TASK OBJECTIVE: Output the full listing word for word.

(Lines of data)
** Start **

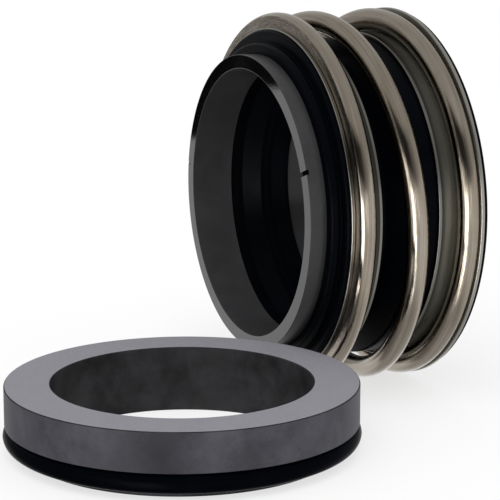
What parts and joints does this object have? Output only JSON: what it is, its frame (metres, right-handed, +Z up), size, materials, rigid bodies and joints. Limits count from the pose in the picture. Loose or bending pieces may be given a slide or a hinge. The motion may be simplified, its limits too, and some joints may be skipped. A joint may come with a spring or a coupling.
{
  "type": "mechanical seal",
  "caption": "Elastomer bellows mechanical seal for a 35 mm shaft: sprung rotating head with its face ring, and the stationary seat with its O-ring.",
  "frame": {"origin": "on the floor, under the middle of the whole set's box", "axes": "+Z up; +X along the head's axis, from the sealing face to the rear of the head; the seat lies flat on the -X -Y side with its own axis along Z"},
  "size_m": [0.0724, 0.0796, 0.057],
  "materials": {
    "face_carbide": "dark grey silicon carbide, lapped on the sealing face and fine ground elsewhere",
    "seat_carbide": "grey silicon carbide, lapped on top and fine ground on the walls",
    "bellows_rubber": "black moulded rubber, satin to glossy",
    "o_ring_rubber": "black moulded rubber, satin",
    "spring_steel": "polished stainless spring wire",
    "collar_steel": "pressed stainless sheet, fine brushed"
  },
  "bodies": {
    "tail_set": {"bellows": "bellows_rubber", "spring": "spring_steel", "rear_collar": "collar_steel", "seat": "seat_carbide", "seat_o_ring": "o_ring_rubber"},
    "face_unit": {"seal_face": "face_carbide", "front_collar": "collar_steel"}
  },
  "joints": [
    {"name": "face_slide", "type": "slide", "parent": "tail_set", "child": "face_unit", "axis": [1, 0, 0], "range_m": [0, 0.004], "stiffness_N_per_m": 4470, "deforming": ["spring", "bellows"]}
  ]
}
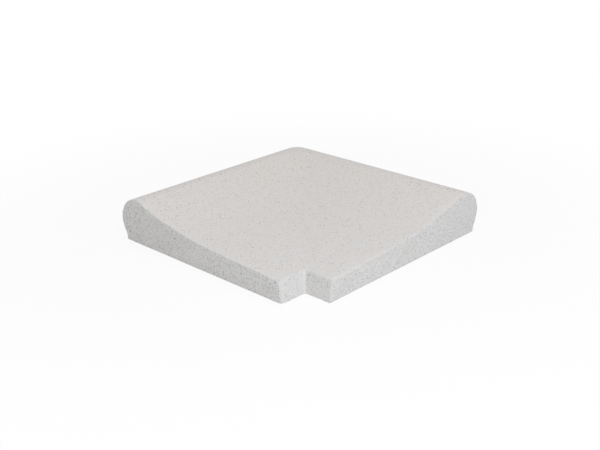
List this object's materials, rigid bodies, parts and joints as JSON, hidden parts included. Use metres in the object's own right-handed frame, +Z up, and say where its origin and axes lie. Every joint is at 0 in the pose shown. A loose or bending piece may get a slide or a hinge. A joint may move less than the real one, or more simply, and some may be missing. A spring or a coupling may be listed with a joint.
{
  "type": "coping corner",
  "caption": "Cast stone pool coping, outside corner: a round raised lip on two edges, a hollow-swept top falling to a thin back edge, and a square notch at the inner corner.",
  "frame": {"origin": "middle of the underside's square plan, on the underside", "axes": "+Z up; the lip runs along the +X and +Y edges; the joint faces are at -X and -Y, and the notch at the -X -Y corner"},
  "size_m": [0.373, 0.373, 0.068],
  "materials": {
    "cast_stone": "fine-grained white cast stone, shot with small grey and tan grains"
  },
  "bodies": {
    "root": {"coping_corner": "cast_stone"}
  },
  "joints": []
}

** End **

THE RESULT:
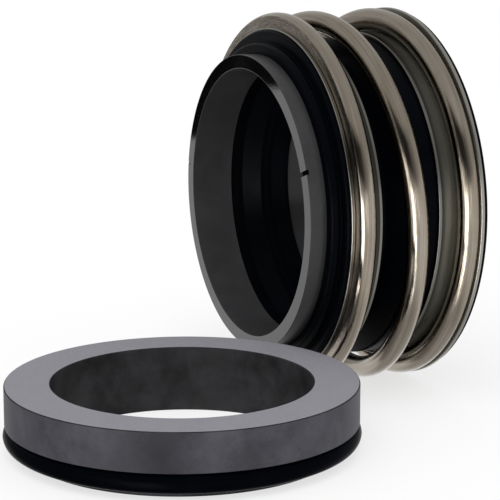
What parts and joints does this object have? Output only JSON: what it is, its frame (metres, right-handed, +Z up), size, materials, rigid bodies and joints. Limits count from the pose in the picture. Loose or bending pieces may be given a slide or a hinge. The motion may be simplified, its limits too, and some joints may be skipped. A joint may come with a spring or a coupling.
{
  "type": "mechanical seal",
  "caption": "Elastomer bellows mechanical seal for a 35 mm shaft: sprung rotating head with its face ring, and the stationary seat with its O-ring.",
  "frame": {"origin": "on the floor, under the middle of the whole set's box", "axes": "+Z up; +X along the head's axis, from the sealing face to the rear of the head; the seat lies flat on the -X -Y side with its own axis along Z"},
  "size_m": [0.0724, 0.0796, 0.057],
  "materials": {
    "face_carbide": "dark grey silicon carbide, lapped on the sealing face and fine ground elsewhere",
    "seat_carbide": "grey silicon carbide, lapped on top and fine ground on the walls",
    "bellows_rubber": "black moulded rubber, satin to glossy",
    "o_ring_rubber": "black moulded rubber, satin",
    "spring_steel": "polished stainless spring wire",
    "collar_steel": "pressed stainless sheet, fine brushed"
  },
  "bodies": {
    "tail_set": {"bellows": "bellows_rubber", "spring": "spring_steel", "rear_collar": "collar_steel", "seat": "seat_carbide", "seat_o_ring": "o_ring_rubber"},
    "face_unit": {"seal_face": "face_carbide", "front_collar": "collar_steel"}
  },
  "joints": [
    {"name": "face_slide", "type": "slide", "parent": "tail_set", "child": "face_unit", "axis": [1, 0, 0], "range_m": [0, 0.004], "stiffness_N_per_m": 4470, "deforming": ["spring", "bellows"]}
  ]
}
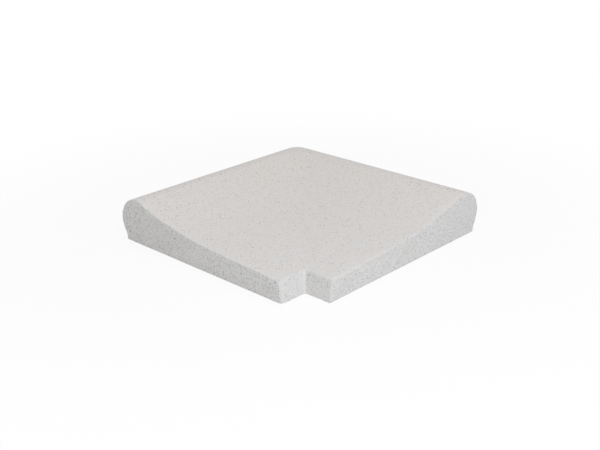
List this object's materials, rigid bodies, parts and joints as JSON, hidden parts included. Use metres in the object's own right-handed frame, +Z up, and say where its origin and axes lie. Every joint is at 0 in the pose shown. A loose or bending piece may get a slide or a hinge. A joint may move less than the real one, or more simply, and some may be missing. A spring or a coupling may be listed with a joint.
{
  "type": "coping corner",
  "caption": "Cast stone pool coping, outside corner: a round raised lip on two edges, a hollow-swept top falling to a thin back edge, and a square notch at the inner corner.",
  "frame": {"origin": "middle of the underside's square plan, on the underside", "axes": "+Z up; the lip runs along the +X and +Y edges; the joint faces are at -X and -Y, and the notch at the -X -Y corner"},
  "size_m": [0.373, 0.373, 0.068],
  "materials": {
    "cast_stone": "fine-grained white cast stone, shot with small grey and tan grains"
  },
  "bodies": {
    "root": {"coping_corner": "cast_stone"}
  },
  "joints": []
}